* WORK TO COMPLETE: Set down the lines from the one containing "LOWER_JOINT_Z, None, LTY_EAR_R)" to the one containing "bpy.data.objects.remove(obj)", both lines included, exactly as they stand and with no other lines.

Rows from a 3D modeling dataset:
---

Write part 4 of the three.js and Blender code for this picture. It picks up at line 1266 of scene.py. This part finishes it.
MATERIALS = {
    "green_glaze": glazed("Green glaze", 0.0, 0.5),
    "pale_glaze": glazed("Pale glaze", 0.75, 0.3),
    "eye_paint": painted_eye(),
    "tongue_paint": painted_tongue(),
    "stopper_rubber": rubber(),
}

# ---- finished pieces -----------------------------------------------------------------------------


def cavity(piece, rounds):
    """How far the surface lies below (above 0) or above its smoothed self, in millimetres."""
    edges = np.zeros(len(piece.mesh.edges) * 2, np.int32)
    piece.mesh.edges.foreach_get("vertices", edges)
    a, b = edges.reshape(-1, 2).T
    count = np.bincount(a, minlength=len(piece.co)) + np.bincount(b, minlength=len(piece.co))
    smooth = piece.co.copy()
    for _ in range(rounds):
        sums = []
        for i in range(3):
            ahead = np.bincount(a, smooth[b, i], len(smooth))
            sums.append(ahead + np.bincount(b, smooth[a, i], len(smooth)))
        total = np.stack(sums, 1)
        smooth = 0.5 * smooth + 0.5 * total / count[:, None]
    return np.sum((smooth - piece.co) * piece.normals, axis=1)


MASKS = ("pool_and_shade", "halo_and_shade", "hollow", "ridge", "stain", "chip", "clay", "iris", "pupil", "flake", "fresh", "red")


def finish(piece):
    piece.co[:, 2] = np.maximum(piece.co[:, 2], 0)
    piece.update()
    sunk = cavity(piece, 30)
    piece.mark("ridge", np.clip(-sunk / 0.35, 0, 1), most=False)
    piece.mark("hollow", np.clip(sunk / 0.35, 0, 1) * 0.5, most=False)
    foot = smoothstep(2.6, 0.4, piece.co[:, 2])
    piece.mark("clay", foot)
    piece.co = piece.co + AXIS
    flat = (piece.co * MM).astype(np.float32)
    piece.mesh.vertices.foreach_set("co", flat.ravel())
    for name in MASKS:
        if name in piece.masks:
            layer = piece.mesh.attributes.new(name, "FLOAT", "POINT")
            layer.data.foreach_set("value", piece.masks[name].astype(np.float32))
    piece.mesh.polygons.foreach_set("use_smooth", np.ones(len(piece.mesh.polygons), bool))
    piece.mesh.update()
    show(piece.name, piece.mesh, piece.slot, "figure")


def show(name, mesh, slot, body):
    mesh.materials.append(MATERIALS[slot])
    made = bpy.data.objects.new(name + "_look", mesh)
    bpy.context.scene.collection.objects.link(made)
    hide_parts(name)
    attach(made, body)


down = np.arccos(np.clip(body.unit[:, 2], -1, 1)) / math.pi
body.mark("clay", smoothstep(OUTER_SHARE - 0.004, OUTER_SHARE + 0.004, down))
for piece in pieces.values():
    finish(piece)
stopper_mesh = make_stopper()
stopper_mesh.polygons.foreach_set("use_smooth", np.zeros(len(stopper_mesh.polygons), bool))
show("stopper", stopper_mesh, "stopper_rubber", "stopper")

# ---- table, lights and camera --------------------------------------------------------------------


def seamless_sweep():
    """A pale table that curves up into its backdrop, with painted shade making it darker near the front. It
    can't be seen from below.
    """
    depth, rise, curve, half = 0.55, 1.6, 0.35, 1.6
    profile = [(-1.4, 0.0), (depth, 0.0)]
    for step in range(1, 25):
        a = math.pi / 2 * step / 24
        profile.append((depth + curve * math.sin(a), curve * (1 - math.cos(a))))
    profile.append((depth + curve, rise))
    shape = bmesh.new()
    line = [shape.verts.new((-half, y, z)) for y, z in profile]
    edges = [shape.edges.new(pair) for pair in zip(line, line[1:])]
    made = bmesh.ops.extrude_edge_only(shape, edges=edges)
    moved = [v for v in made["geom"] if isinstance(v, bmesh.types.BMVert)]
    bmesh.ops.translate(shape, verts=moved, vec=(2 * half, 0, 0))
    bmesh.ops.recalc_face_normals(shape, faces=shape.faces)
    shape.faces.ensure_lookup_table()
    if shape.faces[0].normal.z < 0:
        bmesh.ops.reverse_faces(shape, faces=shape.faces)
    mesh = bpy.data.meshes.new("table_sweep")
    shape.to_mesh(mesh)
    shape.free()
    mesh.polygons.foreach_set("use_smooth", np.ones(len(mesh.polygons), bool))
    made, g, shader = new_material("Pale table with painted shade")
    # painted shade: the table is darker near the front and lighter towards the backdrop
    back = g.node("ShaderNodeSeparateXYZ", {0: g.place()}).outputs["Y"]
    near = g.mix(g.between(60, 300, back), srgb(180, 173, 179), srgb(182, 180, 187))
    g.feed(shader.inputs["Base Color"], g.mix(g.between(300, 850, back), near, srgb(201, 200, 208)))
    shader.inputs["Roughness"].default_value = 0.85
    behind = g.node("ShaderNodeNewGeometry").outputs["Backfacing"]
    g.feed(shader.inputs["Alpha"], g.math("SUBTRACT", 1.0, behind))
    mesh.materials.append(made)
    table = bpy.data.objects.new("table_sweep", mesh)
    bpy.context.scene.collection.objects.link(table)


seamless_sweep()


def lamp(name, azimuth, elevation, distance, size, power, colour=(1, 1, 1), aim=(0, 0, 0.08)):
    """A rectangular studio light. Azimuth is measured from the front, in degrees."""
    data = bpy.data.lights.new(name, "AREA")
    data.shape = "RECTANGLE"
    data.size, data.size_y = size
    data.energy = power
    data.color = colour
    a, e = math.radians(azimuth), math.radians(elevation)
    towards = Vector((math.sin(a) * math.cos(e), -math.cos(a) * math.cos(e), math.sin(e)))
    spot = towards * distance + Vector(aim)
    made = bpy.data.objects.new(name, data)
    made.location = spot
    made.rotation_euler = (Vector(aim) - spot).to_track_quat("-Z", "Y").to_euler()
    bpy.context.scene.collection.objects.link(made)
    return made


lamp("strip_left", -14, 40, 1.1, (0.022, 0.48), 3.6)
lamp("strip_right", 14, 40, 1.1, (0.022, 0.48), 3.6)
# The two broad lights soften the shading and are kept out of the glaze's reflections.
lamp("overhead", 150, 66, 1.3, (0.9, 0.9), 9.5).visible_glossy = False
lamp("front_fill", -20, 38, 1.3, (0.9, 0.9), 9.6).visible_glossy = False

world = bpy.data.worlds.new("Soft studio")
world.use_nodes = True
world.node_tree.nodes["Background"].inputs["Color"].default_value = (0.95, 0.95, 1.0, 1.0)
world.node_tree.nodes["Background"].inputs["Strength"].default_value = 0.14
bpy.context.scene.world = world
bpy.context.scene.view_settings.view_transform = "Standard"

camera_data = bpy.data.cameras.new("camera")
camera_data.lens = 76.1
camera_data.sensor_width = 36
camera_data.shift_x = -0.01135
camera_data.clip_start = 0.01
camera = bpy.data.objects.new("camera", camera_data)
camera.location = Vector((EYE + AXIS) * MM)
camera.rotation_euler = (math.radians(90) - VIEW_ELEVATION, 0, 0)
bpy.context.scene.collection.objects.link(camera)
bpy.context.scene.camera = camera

---

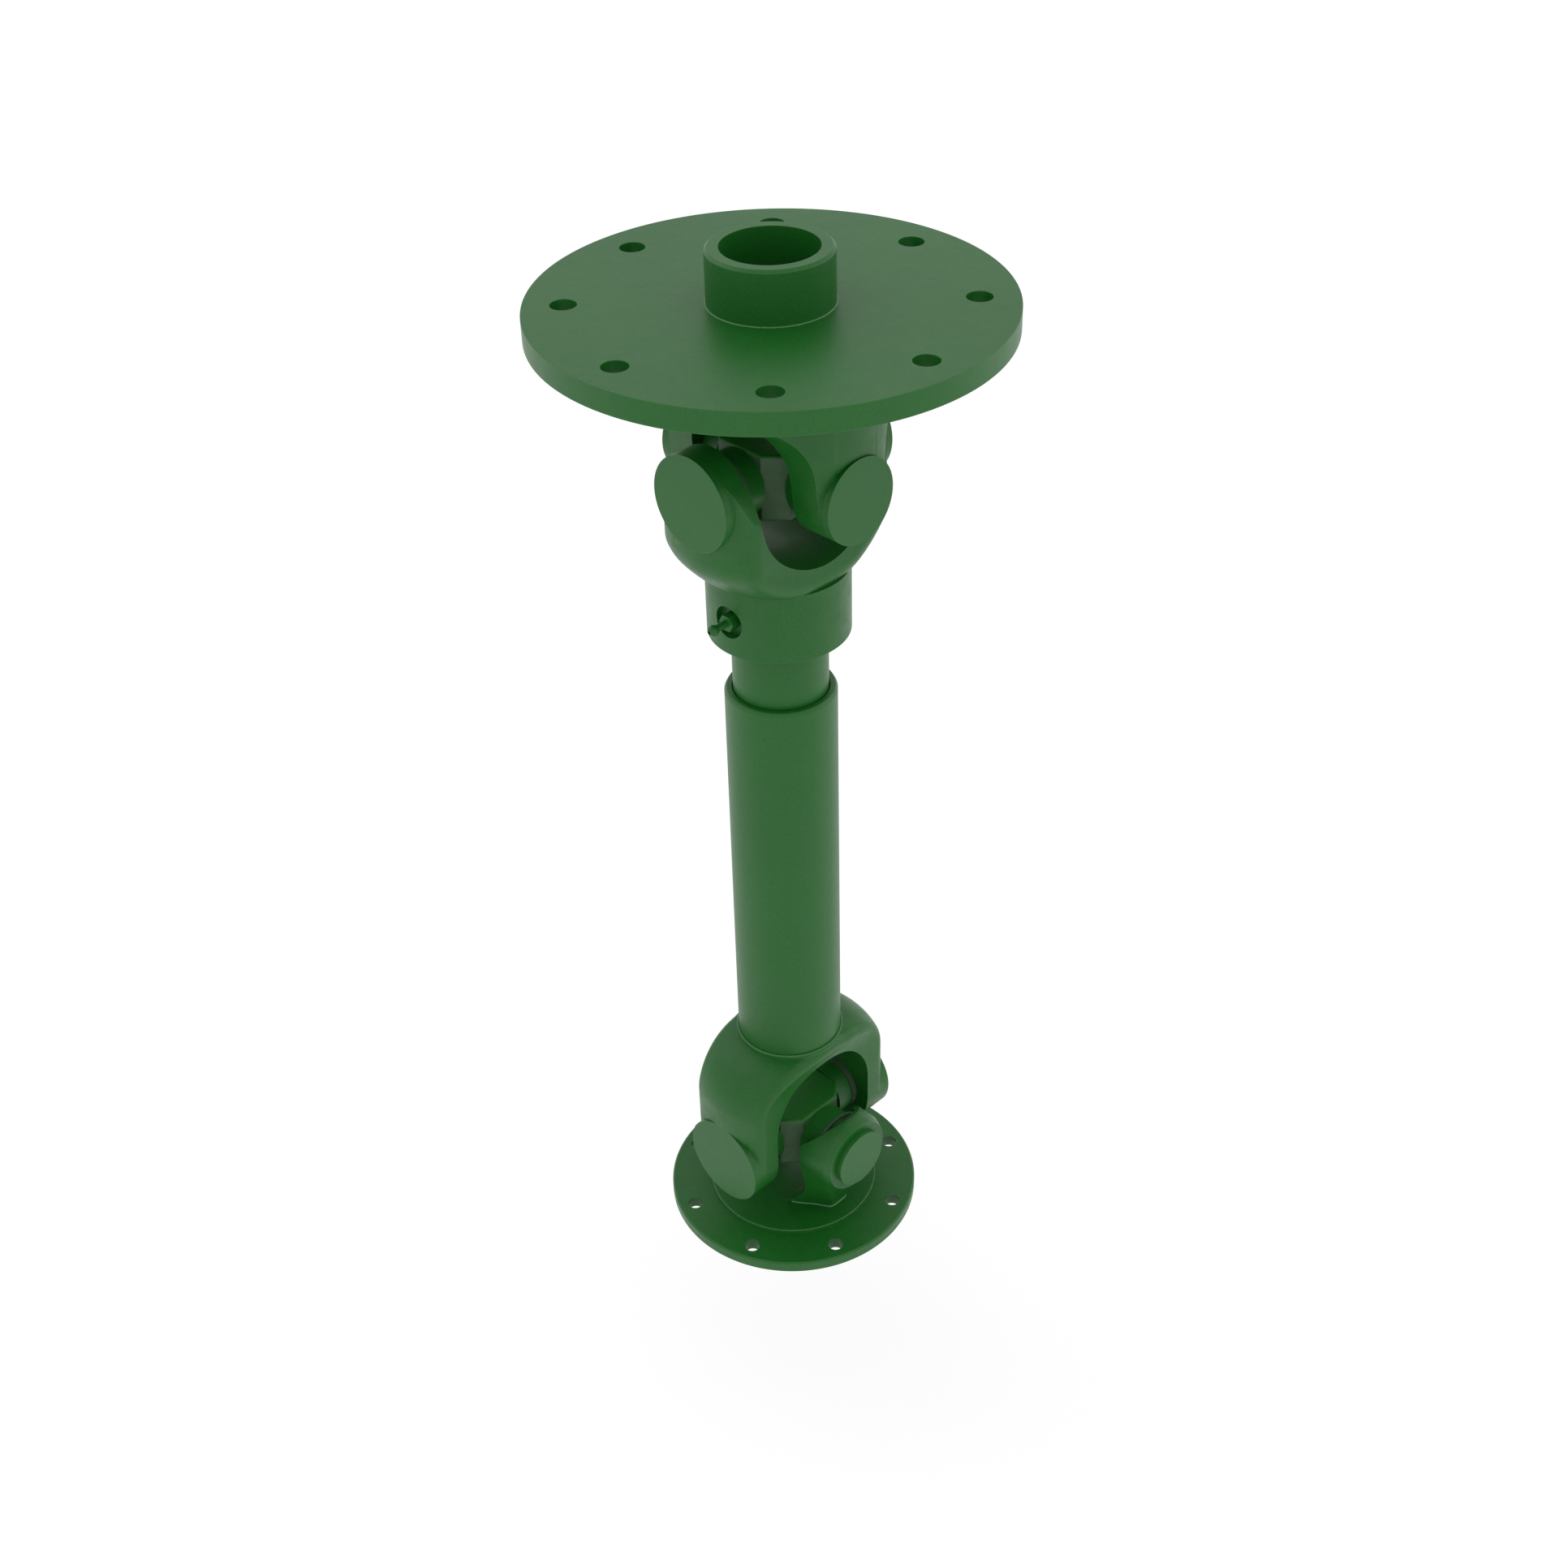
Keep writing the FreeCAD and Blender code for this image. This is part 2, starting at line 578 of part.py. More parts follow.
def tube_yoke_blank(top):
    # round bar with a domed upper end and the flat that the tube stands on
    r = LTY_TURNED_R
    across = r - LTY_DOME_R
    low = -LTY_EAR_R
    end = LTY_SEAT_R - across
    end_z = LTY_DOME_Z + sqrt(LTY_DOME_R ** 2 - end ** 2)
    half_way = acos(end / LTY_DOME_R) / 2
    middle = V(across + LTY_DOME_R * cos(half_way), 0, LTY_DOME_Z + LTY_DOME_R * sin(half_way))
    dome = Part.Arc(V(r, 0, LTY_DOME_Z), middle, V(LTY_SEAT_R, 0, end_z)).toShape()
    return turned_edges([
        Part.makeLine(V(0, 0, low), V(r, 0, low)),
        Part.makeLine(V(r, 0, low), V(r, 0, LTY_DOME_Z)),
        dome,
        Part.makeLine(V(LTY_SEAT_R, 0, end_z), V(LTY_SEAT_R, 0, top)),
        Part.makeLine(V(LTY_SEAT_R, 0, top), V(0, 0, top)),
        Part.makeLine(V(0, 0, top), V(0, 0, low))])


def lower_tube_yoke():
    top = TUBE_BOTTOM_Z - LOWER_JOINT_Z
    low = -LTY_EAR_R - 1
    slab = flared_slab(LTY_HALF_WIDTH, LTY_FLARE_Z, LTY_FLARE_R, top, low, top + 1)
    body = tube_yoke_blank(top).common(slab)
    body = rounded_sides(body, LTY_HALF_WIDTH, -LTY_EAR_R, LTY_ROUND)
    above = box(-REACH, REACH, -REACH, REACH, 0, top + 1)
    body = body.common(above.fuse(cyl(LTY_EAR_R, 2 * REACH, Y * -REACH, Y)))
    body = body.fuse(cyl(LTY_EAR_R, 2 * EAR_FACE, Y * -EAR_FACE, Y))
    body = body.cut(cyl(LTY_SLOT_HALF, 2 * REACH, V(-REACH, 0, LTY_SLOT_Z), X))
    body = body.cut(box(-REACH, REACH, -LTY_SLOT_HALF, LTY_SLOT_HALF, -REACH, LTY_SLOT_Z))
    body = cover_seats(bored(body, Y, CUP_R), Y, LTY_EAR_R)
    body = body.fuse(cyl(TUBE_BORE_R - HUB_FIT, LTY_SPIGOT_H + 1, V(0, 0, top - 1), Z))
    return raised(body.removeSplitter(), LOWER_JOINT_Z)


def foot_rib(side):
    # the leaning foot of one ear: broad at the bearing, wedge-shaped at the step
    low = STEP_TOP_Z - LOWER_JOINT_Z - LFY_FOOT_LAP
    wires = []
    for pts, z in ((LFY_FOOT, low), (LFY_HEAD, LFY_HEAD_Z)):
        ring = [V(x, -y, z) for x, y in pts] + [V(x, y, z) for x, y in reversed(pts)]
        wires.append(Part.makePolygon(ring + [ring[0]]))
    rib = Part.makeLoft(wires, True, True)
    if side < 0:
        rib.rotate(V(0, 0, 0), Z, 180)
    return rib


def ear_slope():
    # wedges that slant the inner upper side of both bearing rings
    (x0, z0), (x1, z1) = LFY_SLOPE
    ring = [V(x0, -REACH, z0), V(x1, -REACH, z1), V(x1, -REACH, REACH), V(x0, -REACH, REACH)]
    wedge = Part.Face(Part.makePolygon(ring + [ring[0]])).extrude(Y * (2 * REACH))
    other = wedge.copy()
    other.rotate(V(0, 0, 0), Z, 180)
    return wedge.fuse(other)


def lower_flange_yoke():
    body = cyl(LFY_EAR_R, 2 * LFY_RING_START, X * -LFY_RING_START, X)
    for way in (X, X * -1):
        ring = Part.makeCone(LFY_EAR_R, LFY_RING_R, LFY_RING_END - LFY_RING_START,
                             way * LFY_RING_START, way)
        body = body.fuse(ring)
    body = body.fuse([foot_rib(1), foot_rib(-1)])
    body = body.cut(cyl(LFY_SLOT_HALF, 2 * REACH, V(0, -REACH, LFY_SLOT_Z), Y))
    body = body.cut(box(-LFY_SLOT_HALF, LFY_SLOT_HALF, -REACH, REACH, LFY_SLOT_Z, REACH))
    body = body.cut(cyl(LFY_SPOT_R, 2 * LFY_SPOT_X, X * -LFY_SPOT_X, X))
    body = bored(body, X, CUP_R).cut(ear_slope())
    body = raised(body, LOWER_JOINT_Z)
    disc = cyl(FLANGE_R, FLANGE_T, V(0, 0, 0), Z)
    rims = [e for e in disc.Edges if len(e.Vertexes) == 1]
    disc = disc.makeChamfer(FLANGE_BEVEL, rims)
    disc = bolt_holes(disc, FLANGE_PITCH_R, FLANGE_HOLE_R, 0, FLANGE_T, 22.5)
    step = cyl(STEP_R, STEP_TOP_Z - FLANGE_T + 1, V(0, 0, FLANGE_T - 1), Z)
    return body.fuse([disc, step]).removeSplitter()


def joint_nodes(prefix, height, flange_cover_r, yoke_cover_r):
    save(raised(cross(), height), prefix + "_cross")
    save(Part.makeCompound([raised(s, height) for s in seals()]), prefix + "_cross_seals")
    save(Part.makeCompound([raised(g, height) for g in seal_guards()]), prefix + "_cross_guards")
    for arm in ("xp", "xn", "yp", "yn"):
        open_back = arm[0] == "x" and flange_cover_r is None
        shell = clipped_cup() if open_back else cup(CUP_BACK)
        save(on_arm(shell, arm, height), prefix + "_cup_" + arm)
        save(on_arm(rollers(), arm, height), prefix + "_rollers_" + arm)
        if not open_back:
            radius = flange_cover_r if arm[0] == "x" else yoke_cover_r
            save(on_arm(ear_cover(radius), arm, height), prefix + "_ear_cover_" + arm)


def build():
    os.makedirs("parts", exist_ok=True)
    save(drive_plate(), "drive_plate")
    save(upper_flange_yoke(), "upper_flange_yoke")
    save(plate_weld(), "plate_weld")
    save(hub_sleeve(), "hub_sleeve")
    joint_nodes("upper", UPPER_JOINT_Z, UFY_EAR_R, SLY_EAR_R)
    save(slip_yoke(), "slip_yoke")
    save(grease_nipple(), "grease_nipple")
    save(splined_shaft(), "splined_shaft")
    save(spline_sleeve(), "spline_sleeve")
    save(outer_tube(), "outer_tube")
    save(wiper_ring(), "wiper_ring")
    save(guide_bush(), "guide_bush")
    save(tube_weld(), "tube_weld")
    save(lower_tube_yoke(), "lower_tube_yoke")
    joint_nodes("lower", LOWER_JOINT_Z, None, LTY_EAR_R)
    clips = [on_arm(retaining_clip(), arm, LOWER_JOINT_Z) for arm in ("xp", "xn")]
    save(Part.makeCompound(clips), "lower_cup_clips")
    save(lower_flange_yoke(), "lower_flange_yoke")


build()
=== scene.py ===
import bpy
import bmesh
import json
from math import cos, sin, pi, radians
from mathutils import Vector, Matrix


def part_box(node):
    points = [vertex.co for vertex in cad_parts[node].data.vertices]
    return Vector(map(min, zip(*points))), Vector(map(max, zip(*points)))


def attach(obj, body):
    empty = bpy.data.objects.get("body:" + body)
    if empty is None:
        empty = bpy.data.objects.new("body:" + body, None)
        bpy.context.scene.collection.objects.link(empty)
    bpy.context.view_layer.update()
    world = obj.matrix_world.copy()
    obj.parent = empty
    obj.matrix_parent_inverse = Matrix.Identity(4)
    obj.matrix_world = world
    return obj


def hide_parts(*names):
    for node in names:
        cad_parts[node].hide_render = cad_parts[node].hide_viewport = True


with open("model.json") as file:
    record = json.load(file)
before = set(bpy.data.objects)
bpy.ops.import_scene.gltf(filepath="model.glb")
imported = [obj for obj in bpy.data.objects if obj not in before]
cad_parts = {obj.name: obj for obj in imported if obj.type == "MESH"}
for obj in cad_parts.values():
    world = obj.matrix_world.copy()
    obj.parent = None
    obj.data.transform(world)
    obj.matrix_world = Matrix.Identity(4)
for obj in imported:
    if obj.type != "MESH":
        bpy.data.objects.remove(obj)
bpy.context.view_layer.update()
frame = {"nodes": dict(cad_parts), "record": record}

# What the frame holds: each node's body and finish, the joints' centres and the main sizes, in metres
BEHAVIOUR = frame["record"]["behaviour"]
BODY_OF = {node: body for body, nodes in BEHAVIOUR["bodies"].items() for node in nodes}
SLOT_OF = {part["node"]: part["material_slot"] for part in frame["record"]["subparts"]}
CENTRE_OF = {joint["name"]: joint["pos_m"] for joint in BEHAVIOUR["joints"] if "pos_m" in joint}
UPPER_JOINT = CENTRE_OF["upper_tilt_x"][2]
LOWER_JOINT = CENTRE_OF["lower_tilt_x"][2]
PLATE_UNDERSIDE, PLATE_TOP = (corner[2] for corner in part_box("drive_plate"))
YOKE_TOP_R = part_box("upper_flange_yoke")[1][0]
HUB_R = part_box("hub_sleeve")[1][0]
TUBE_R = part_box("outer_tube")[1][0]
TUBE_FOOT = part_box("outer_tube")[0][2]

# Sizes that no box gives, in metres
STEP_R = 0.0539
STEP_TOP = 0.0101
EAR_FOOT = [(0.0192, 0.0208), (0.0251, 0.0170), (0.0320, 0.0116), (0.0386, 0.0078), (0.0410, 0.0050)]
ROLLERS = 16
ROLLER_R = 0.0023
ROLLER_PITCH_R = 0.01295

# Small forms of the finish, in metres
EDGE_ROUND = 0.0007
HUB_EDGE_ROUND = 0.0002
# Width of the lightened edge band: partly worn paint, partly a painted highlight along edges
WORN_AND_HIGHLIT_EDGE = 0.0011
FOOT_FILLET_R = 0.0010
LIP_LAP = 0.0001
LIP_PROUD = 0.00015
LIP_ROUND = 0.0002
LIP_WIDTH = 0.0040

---

* TASK SOLUTION:
    joint_nodes("lower", LOWER_JOINT_Z, None, LTY_EAR_R)
    clips = [on_arm(retaining_clip(), arm, LOWER_JOINT_Z) for arm in ("xp", "xn")]
    save(Part.makeCompound(clips), "lower_cup_clips")
    save(lower_flange_yoke(), "lower_flange_yoke")


build()
=== scene.py ===
import bpy
import bmesh
import json
from math import cos, sin, pi, radians
from mathutils import Vector, Matrix


def part_box(node):
    points = [vertex.co for vertex in cad_parts[node].data.vertices]
    return Vector(map(min, zip(*points))), Vector(map(max, zip(*points)))


def attach(obj, body):
    empty = bpy.data.objects.get("body:" + body)
    if empty is None:
        empty = bpy.data.objects.new("body:" + body, None)
        bpy.context.scene.collection.objects.link(empty)
    bpy.context.view_layer.update()
    world = obj.matrix_world.copy()
    obj.parent = empty
    obj.matrix_parent_inverse = Matrix.Identity(4)
    obj.matrix_world = world
    return obj


def hide_parts(*names):
    for node in names:
        cad_parts[node].hide_render = cad_parts[node].hide_viewport = True


with open("model.json") as file:
    record = json.load(file)
before = set(bpy.data.objects)
bpy.ops.import_scene.gltf(filepath="model.glb")
imported = [obj for obj in bpy.data.objects if obj not in before]
cad_parts = {obj.name: obj for obj in imported if obj.type == "MESH"}
for obj in cad_parts.values():
    world = obj.matrix_world.copy()
    obj.parent = None
    obj.data.transform(world)
    obj.matrix_world = Matrix.Identity(4)
for obj in imported:
    if obj.type != "MESH":
        bpy.data.objects.remove(obj)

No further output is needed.